#### [Exercise objective]
Find the line that contains "What parts and" in the entries below. Output it and each later line exactly, and nothing else.

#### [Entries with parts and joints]
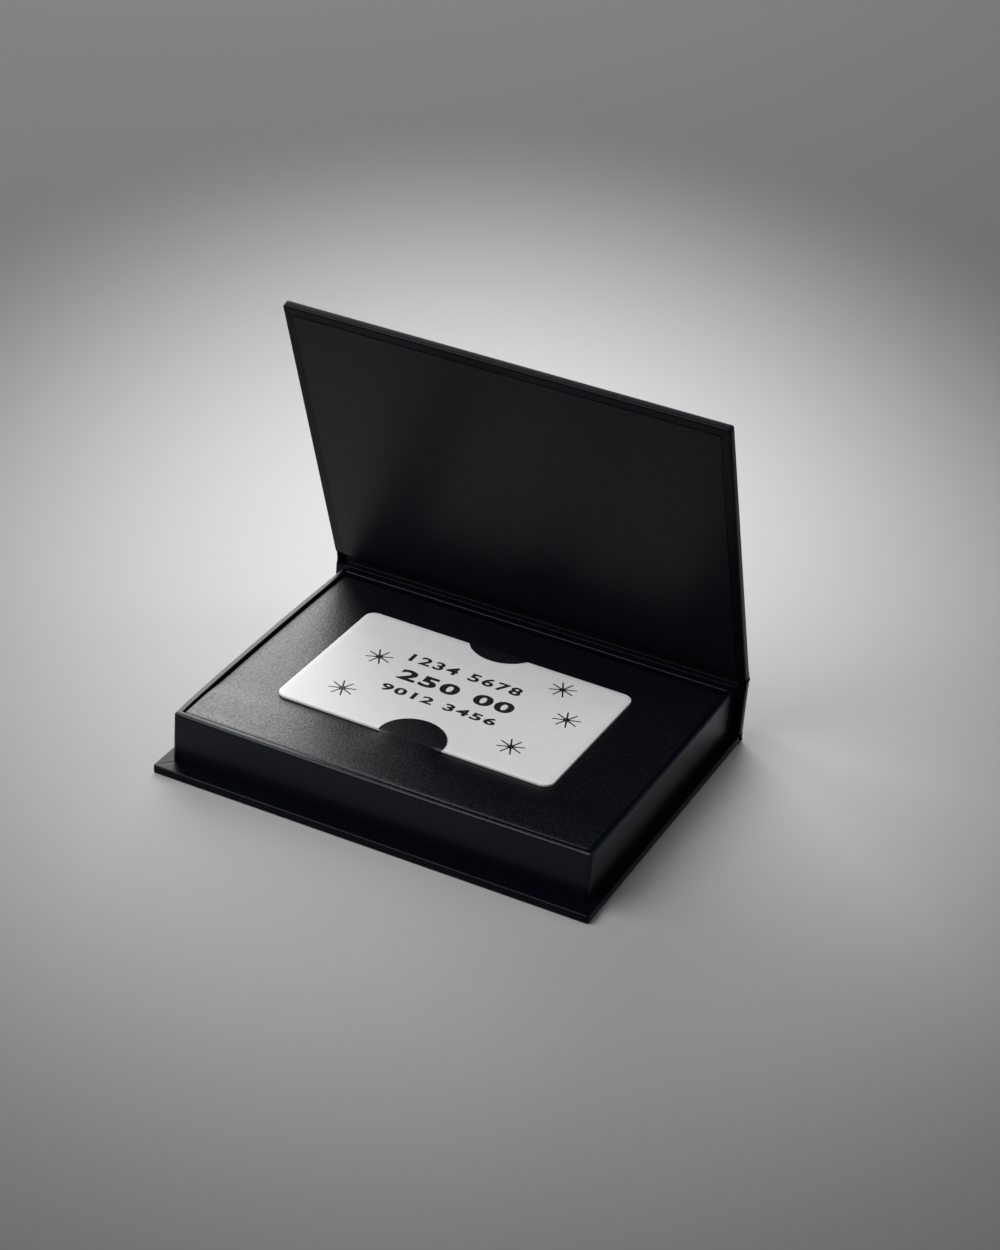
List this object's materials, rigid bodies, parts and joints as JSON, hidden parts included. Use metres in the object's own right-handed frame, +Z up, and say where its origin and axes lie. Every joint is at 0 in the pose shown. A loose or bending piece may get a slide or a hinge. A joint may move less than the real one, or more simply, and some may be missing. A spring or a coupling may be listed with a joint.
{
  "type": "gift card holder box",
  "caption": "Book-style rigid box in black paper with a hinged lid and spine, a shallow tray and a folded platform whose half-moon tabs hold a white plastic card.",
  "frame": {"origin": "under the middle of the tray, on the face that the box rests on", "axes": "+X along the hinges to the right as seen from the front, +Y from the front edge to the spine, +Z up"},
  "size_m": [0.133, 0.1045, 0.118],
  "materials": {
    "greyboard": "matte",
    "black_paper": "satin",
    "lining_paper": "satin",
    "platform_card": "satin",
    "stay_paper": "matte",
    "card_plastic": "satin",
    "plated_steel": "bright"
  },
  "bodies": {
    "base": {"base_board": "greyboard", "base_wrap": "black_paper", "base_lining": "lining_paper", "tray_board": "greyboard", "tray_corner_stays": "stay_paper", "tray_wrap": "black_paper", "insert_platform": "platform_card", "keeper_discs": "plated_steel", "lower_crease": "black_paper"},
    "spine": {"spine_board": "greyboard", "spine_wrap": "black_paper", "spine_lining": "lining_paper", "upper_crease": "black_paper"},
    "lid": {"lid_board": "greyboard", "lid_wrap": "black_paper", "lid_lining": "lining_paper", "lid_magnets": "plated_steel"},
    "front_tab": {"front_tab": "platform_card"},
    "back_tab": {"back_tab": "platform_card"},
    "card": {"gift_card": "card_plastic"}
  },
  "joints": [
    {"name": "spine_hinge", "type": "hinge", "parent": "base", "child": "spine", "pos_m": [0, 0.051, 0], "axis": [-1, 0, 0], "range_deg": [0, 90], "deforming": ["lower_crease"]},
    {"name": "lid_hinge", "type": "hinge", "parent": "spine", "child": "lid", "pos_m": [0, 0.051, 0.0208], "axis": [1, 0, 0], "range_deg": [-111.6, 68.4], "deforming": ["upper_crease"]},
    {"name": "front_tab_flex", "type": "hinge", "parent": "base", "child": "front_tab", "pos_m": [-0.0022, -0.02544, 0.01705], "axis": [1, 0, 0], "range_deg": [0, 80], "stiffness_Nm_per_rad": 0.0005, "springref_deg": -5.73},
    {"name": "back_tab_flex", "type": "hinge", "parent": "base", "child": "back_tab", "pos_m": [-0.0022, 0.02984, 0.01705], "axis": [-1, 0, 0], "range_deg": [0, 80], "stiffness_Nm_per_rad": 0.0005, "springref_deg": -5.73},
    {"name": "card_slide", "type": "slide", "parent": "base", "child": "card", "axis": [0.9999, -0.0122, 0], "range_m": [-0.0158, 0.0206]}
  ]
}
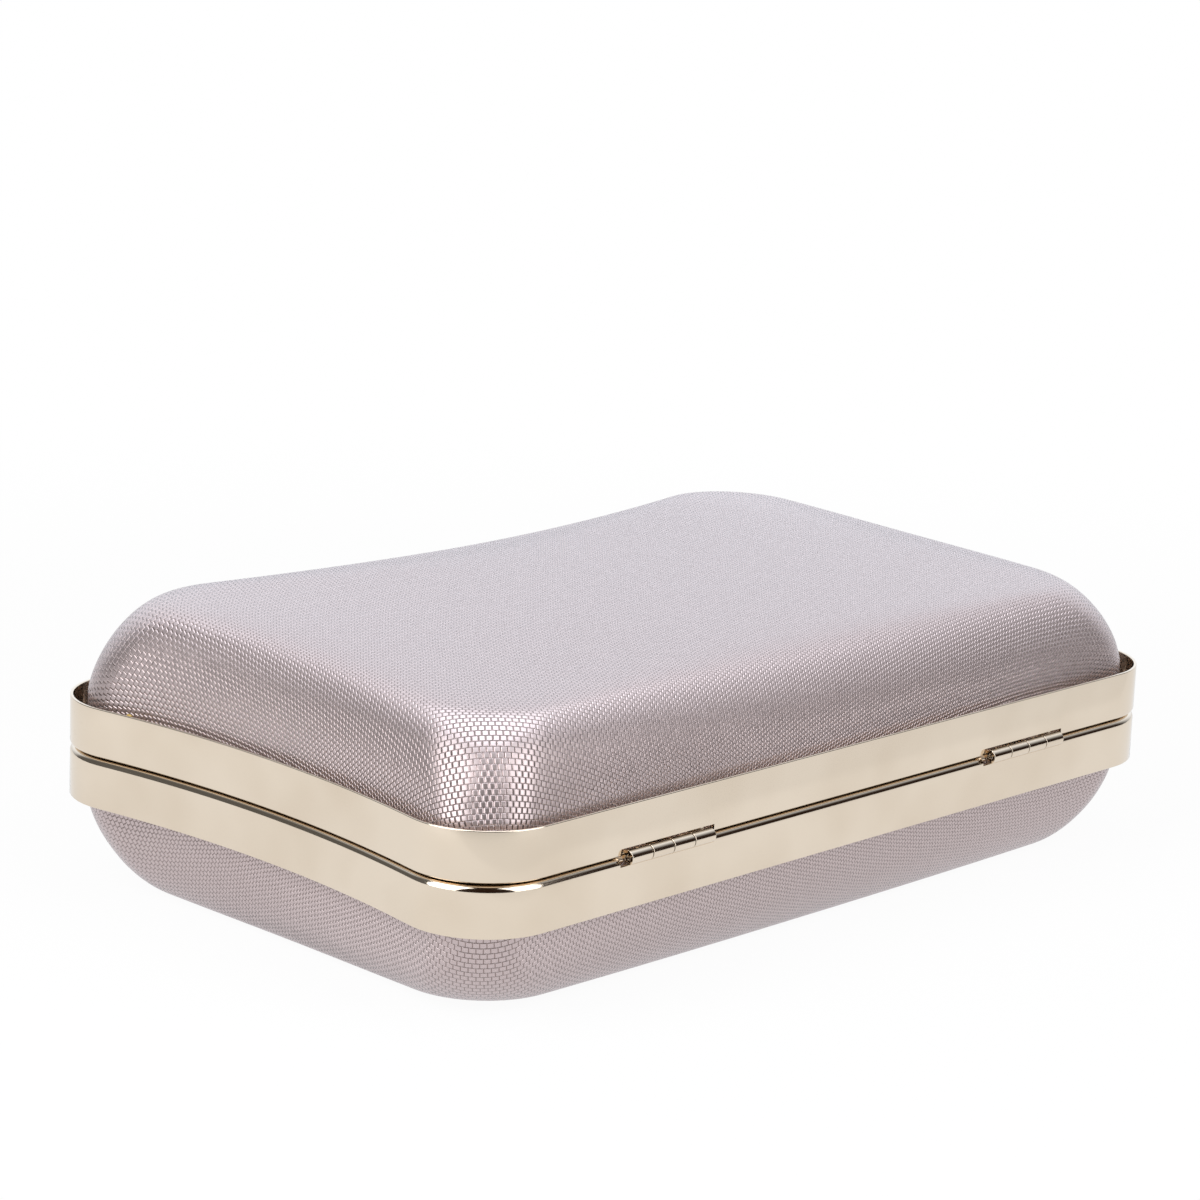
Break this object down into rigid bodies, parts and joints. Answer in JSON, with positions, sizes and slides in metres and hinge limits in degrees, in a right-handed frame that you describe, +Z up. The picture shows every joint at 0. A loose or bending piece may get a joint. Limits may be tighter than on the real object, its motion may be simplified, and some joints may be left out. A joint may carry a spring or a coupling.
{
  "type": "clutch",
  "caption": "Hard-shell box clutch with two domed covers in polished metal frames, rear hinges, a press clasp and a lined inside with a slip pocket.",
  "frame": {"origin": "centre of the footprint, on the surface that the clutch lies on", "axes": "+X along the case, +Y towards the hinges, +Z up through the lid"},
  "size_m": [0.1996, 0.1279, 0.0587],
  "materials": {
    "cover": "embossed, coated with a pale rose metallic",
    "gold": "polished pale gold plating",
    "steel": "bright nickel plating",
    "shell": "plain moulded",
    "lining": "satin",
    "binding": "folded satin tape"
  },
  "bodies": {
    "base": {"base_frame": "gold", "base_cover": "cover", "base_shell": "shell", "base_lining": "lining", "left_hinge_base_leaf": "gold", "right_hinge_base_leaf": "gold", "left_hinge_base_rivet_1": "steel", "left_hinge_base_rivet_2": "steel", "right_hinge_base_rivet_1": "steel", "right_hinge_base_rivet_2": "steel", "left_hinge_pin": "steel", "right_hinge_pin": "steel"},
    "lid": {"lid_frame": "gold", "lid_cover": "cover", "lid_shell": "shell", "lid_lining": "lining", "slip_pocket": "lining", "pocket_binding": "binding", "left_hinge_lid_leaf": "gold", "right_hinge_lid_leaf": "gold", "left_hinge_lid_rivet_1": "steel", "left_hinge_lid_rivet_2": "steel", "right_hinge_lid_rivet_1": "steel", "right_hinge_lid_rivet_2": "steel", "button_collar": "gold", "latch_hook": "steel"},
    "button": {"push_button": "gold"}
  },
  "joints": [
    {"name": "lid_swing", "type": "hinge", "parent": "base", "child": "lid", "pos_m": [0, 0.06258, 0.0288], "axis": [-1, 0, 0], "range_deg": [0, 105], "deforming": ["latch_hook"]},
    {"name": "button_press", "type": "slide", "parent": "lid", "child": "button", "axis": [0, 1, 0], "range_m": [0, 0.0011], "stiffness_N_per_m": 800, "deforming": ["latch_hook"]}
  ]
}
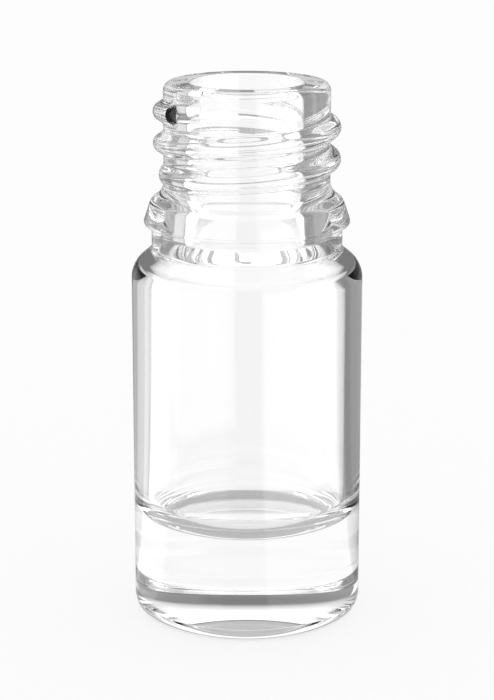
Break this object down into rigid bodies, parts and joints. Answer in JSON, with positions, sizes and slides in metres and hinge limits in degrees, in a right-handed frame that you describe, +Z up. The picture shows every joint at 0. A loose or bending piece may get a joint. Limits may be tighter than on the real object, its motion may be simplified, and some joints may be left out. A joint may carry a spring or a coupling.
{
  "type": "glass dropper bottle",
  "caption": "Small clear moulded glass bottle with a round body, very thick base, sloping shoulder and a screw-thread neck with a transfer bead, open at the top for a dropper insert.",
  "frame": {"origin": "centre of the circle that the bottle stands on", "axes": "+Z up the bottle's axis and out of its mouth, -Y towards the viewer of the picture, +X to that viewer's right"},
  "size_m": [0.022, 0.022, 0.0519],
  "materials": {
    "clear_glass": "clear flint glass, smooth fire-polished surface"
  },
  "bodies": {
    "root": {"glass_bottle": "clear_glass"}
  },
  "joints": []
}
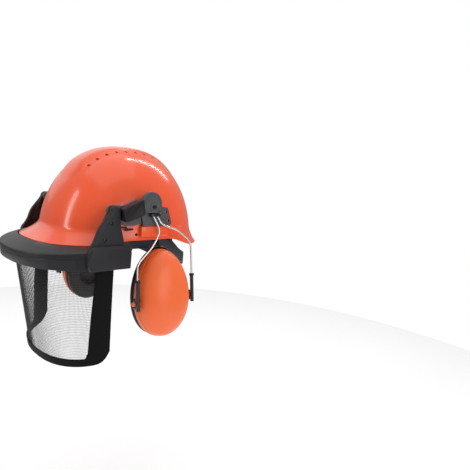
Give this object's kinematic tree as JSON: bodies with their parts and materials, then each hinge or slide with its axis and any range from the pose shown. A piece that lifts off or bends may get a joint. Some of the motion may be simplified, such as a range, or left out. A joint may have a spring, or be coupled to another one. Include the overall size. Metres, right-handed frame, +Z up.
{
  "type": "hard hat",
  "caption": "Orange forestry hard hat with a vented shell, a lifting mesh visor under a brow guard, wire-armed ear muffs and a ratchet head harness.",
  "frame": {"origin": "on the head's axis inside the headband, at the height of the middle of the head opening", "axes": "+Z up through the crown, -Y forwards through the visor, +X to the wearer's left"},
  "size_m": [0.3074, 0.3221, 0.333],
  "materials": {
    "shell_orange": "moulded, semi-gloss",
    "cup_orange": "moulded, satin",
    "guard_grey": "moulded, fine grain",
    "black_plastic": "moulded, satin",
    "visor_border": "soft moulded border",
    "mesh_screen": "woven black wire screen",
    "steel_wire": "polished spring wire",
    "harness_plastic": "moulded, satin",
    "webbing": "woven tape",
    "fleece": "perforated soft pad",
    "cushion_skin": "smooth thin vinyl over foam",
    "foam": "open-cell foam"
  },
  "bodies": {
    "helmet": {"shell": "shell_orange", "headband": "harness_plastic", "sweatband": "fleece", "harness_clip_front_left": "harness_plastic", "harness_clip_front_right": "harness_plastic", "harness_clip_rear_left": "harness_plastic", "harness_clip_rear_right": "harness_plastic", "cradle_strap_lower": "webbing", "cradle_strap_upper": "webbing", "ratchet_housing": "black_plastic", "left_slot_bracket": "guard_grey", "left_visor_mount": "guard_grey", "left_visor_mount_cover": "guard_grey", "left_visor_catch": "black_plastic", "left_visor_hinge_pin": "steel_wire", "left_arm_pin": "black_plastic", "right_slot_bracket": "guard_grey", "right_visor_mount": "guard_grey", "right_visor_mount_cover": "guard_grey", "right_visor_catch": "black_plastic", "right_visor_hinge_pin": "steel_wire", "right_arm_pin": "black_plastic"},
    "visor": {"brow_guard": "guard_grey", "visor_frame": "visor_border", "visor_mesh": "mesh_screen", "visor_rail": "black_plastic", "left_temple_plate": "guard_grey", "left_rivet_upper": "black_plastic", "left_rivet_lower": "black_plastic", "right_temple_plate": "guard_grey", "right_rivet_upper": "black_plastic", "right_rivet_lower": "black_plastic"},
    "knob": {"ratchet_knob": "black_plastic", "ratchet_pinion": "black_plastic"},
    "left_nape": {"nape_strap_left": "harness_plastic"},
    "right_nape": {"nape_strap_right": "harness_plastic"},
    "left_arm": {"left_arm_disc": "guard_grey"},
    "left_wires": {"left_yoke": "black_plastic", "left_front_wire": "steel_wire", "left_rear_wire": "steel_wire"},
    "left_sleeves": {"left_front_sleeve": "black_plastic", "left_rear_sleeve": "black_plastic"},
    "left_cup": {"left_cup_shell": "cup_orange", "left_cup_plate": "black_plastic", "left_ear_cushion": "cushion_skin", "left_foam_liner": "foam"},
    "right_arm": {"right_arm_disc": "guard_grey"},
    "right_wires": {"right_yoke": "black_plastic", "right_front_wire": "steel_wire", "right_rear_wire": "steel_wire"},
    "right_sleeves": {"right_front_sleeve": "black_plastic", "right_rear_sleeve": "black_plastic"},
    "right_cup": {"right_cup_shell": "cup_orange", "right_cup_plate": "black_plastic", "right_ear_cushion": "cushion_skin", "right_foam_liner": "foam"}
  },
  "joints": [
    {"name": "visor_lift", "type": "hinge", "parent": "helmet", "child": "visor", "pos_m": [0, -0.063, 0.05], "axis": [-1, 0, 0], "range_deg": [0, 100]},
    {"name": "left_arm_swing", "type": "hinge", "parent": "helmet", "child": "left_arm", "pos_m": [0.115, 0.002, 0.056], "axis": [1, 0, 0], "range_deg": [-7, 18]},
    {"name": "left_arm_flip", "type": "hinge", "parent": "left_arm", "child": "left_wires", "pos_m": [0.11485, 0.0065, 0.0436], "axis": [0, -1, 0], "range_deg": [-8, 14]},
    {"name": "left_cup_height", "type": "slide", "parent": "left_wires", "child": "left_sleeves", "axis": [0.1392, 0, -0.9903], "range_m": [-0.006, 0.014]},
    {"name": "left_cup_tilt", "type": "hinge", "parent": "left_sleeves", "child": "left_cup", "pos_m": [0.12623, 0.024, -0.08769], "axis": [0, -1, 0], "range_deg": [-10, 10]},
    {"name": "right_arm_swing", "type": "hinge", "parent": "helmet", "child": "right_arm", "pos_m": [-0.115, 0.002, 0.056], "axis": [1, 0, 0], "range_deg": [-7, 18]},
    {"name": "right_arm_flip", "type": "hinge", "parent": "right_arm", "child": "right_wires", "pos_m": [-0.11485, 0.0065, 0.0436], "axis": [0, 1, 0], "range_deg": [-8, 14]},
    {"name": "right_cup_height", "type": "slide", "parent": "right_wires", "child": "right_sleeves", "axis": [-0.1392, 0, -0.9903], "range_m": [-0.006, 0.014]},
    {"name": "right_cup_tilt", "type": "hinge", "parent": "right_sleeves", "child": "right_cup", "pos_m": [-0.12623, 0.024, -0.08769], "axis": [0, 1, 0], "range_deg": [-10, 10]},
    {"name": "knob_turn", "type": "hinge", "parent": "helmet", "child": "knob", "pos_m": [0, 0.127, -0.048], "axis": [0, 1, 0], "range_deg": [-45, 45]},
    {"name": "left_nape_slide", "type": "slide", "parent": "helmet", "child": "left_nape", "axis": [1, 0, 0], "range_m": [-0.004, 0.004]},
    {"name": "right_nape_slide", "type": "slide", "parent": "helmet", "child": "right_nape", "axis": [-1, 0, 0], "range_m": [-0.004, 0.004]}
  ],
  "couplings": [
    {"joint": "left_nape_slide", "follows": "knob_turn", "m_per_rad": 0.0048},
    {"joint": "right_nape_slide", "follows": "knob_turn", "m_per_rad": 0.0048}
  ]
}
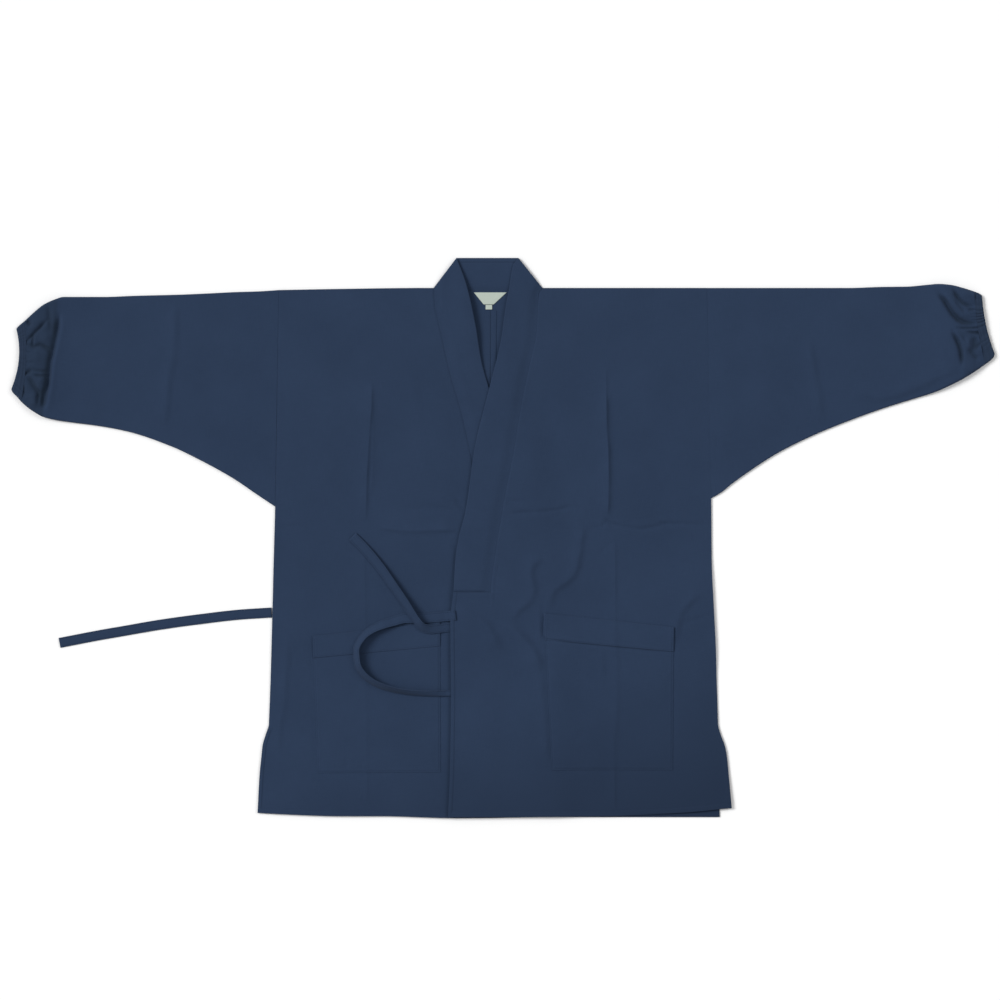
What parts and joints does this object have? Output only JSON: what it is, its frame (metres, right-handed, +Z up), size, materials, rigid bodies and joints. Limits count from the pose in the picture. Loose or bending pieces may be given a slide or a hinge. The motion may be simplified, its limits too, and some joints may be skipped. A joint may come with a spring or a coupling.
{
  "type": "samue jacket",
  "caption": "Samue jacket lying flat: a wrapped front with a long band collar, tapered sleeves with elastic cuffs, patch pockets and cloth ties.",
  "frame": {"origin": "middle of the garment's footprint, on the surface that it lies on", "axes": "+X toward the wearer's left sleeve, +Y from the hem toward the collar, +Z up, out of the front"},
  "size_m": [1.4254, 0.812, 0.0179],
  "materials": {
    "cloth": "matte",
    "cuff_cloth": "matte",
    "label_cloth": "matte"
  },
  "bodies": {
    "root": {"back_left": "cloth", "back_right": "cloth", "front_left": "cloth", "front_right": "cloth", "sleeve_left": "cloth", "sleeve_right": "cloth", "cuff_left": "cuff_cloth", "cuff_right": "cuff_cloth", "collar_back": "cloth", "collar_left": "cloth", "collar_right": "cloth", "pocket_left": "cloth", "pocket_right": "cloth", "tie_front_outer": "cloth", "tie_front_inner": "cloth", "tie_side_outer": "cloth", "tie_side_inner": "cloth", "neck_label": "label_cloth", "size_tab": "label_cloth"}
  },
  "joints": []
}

#### [Solved problem]
What parts and joints does this object have? Output only JSON: what it is, its frame (metres, right-handed, +Z up), size, materials, rigid bodies and joints. Limits count from the pose in the picture. Loose or bending pieces may be given a slide or a hinge. The motion may be simplified, its limits too, and some joints may be skipped. A joint may come with a spring or a coupling.
{
  "type": "samue jacket",
  "caption": "Samue jacket lying flat: a wrapped front with a long band collar, tapered sleeves with elastic cuffs, patch pockets and cloth ties.",
  "frame": {"origin": "middle of the garment's footprint, on the surface that it lies on", "axes": "+X toward the wearer's left sleeve, +Y from the hem toward the collar, +Z up, out of the front"},
  "size_m": [1.4254, 0.812, 0.0179],
  "materials": {
    "cloth": "matte",
    "cuff_cloth": "matte",
    "label_cloth": "matte"
  },
  "bodies": {
    "root": {"back_left": "cloth", "back_right": "cloth", "front_left": "cloth", "front_right": "cloth", "sleeve_left": "cloth", "sleeve_right": "cloth", "cuff_left": "cuff_cloth", "cuff_right": "cuff_cloth", "collar_back": "cloth", "collar_left": "cloth", "collar_right": "cloth", "pocket_left": "cloth", "pocket_right": "cloth", "tie_front_outer": "cloth", "tie_front_inner": "cloth", "tie_side_outer": "cloth", "tie_side_inner": "cloth", "neck_label": "label_cloth", "size_tab": "label_cloth"}
  },
  "joints": []
}